Reproduce the entries shown below only from the line with "Model this object" down to the line with "import Sketcher", keeping both end lines and copying each one exactly.

PROVIDED ENTRIES>
==*==

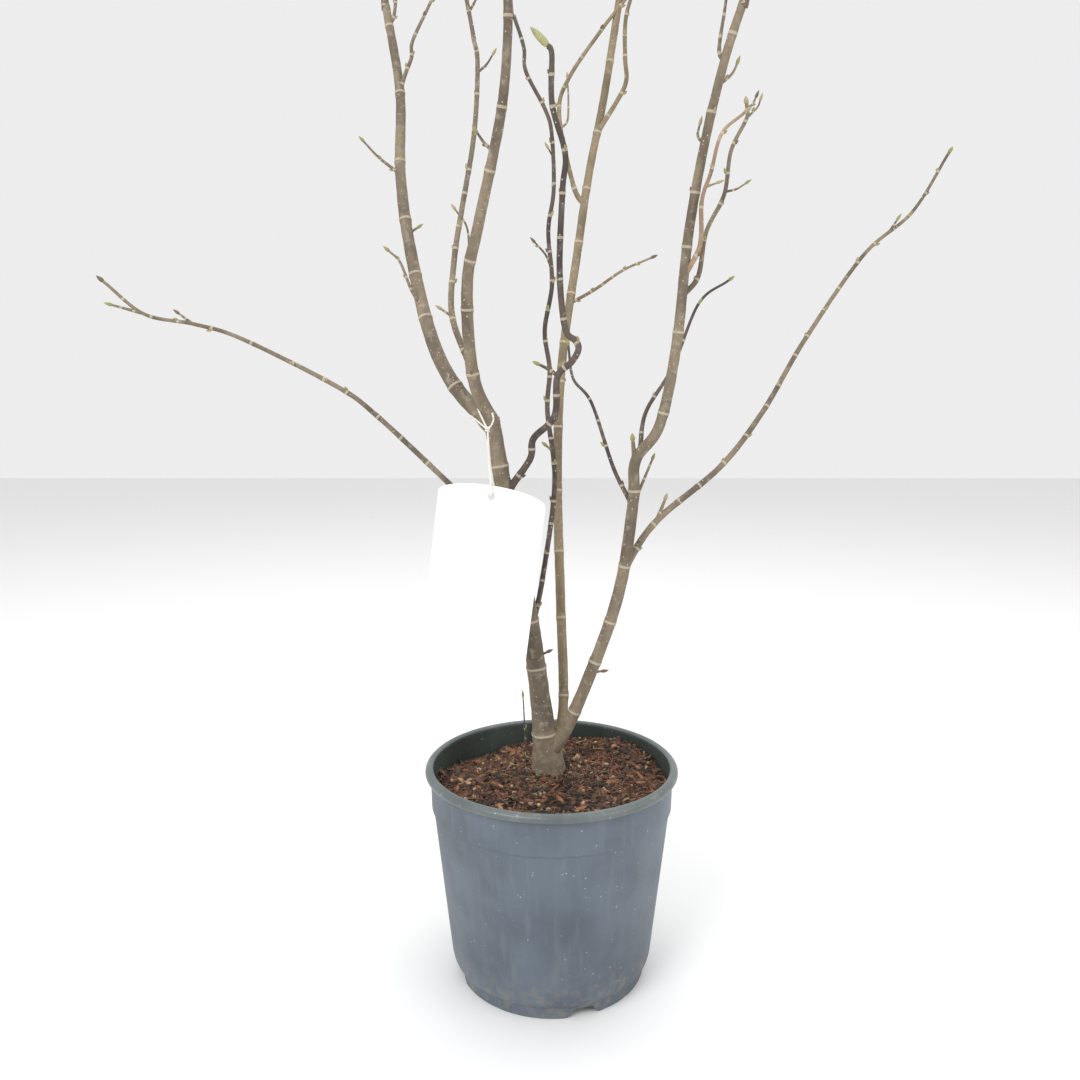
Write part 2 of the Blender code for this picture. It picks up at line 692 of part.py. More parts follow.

==*==

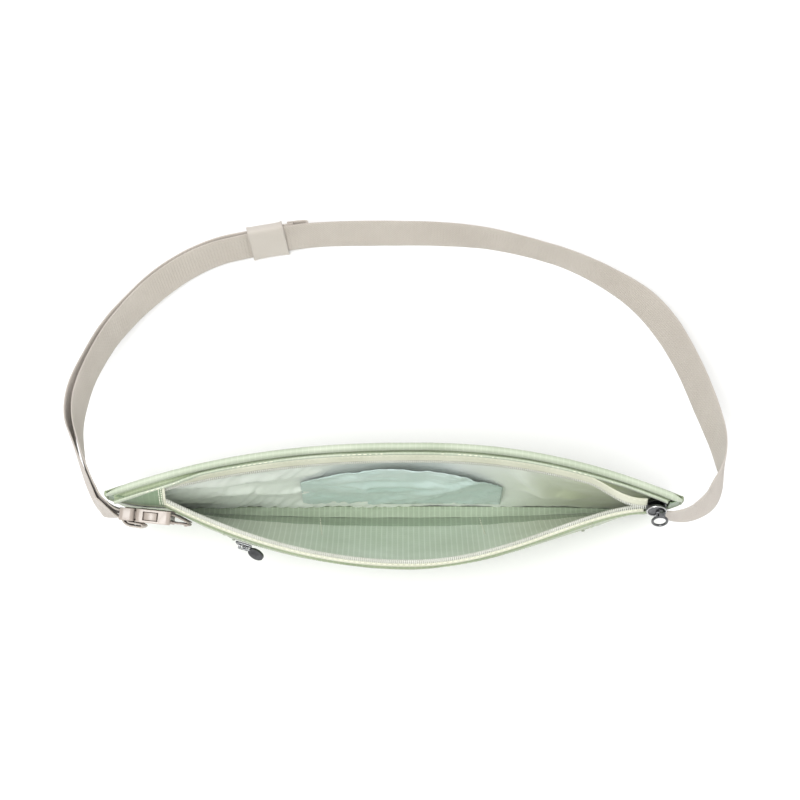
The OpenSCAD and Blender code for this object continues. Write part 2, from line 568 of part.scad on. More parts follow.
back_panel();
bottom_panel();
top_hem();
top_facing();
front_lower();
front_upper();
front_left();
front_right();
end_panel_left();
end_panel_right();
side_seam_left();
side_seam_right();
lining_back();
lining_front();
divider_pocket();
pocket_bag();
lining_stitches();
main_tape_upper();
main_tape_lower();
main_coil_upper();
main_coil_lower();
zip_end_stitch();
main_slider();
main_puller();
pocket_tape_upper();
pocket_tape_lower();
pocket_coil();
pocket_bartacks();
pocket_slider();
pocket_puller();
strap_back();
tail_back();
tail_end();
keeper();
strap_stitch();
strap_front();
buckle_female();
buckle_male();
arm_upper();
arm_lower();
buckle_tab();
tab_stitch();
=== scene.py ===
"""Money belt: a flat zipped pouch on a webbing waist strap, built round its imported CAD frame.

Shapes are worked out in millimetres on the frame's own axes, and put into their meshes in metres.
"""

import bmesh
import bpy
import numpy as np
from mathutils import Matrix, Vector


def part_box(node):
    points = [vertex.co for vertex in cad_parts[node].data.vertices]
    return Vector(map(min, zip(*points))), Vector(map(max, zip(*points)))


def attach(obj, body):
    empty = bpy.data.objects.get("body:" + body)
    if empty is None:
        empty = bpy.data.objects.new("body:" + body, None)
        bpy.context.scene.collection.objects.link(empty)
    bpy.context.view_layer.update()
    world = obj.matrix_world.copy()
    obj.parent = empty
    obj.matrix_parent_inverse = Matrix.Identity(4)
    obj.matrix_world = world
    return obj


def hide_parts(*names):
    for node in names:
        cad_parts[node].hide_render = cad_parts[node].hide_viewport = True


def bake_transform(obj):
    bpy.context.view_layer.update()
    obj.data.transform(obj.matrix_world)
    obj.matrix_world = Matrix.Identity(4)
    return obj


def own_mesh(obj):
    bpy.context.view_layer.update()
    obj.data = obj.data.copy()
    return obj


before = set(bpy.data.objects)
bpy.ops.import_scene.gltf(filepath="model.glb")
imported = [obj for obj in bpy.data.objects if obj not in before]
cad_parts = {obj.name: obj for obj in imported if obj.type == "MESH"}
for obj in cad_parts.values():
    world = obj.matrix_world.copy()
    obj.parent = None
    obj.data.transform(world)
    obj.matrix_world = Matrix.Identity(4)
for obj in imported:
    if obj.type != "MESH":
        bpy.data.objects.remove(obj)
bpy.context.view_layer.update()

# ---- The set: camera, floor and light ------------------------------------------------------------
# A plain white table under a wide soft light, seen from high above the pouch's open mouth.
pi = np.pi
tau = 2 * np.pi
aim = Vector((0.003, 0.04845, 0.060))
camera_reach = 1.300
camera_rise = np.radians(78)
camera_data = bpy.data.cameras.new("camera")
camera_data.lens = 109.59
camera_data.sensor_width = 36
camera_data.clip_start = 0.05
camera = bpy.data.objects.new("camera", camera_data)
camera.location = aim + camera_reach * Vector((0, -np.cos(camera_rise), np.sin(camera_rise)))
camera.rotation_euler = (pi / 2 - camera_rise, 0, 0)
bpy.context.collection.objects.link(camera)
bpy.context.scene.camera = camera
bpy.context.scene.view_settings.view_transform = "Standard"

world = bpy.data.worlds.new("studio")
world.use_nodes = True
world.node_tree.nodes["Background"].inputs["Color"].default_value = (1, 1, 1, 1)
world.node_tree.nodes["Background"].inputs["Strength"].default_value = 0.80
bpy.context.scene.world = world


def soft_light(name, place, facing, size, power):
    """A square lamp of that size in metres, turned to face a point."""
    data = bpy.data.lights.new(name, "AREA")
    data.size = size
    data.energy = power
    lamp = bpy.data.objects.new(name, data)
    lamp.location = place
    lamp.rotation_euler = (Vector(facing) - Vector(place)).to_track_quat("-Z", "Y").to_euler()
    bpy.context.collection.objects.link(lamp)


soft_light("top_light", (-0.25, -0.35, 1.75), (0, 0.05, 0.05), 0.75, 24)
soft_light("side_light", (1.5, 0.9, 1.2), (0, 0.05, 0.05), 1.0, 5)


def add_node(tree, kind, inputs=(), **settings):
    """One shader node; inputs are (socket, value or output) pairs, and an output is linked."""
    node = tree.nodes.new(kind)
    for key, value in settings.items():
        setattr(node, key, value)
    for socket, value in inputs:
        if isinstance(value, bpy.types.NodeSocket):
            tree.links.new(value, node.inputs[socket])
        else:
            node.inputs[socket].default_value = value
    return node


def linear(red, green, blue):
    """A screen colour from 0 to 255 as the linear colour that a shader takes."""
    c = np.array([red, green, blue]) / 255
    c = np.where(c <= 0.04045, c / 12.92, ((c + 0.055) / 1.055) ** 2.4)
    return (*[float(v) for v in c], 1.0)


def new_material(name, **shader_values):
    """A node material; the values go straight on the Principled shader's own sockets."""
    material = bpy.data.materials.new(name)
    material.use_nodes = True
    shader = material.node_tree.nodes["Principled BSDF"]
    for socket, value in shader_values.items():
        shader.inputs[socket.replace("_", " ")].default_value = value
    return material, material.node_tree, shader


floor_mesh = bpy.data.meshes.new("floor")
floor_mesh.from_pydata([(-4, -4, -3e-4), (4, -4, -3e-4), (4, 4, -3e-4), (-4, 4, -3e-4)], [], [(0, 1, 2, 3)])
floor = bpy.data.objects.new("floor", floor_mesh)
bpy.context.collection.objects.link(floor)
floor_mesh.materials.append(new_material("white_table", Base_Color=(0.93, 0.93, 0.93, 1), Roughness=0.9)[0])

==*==

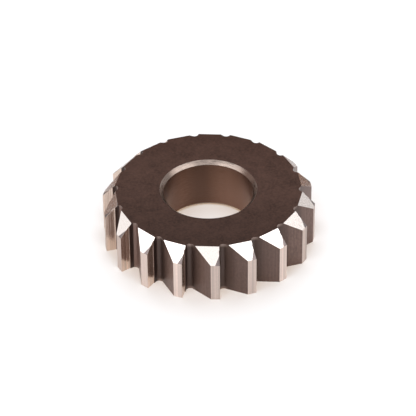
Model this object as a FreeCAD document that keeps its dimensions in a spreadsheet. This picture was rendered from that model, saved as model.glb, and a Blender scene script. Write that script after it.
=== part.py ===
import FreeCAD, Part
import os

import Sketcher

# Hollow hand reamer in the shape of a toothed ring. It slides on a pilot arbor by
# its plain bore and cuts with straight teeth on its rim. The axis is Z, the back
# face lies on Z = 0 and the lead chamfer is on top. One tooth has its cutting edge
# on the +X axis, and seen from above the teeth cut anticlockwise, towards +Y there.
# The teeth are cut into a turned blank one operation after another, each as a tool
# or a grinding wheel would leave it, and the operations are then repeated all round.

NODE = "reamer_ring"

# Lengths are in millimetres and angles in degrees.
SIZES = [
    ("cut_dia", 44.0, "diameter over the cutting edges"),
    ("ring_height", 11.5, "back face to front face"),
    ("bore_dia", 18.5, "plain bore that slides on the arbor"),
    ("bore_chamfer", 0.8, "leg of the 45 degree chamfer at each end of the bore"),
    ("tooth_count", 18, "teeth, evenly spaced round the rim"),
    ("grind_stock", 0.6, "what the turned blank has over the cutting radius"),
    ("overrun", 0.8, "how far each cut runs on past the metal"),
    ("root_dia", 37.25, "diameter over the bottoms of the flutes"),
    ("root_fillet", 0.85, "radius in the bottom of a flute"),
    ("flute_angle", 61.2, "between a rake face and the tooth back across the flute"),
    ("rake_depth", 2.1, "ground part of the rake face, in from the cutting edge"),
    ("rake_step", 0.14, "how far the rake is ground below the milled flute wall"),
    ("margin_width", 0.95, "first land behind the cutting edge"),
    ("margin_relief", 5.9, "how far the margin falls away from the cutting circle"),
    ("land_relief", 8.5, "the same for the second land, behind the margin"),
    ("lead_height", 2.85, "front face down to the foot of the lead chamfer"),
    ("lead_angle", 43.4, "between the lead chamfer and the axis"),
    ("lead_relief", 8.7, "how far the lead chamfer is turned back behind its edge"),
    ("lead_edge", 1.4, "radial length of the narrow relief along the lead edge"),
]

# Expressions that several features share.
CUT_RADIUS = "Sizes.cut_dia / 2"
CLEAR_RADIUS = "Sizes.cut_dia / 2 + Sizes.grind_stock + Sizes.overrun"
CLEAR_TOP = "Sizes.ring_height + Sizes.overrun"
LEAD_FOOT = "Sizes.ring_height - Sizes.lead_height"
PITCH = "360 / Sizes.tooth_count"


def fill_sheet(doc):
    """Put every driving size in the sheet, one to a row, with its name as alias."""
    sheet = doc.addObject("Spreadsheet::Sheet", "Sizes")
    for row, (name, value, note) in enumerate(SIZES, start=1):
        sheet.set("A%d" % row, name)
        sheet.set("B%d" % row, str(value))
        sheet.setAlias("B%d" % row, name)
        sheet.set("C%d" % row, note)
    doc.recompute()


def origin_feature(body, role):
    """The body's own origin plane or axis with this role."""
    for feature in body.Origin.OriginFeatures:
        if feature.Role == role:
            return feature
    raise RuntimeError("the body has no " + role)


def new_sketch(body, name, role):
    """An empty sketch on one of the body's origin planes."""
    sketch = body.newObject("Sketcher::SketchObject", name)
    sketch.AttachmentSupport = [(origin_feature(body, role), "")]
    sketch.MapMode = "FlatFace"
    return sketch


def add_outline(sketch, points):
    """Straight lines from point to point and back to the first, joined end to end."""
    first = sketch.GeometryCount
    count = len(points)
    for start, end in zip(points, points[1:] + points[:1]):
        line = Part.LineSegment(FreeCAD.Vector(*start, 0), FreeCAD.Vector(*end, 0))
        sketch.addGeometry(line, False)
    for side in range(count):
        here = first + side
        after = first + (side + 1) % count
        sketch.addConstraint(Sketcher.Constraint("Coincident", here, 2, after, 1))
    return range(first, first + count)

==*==

RIGHT ANSWER>
Model this object as a FreeCAD document that keeps its dimensions in a spreadsheet. This picture was rendered from that model, saved as model.glb, and a Blender scene script. Write that script after it.
=== part.py ===
import FreeCAD, Part
import os

import Sketcher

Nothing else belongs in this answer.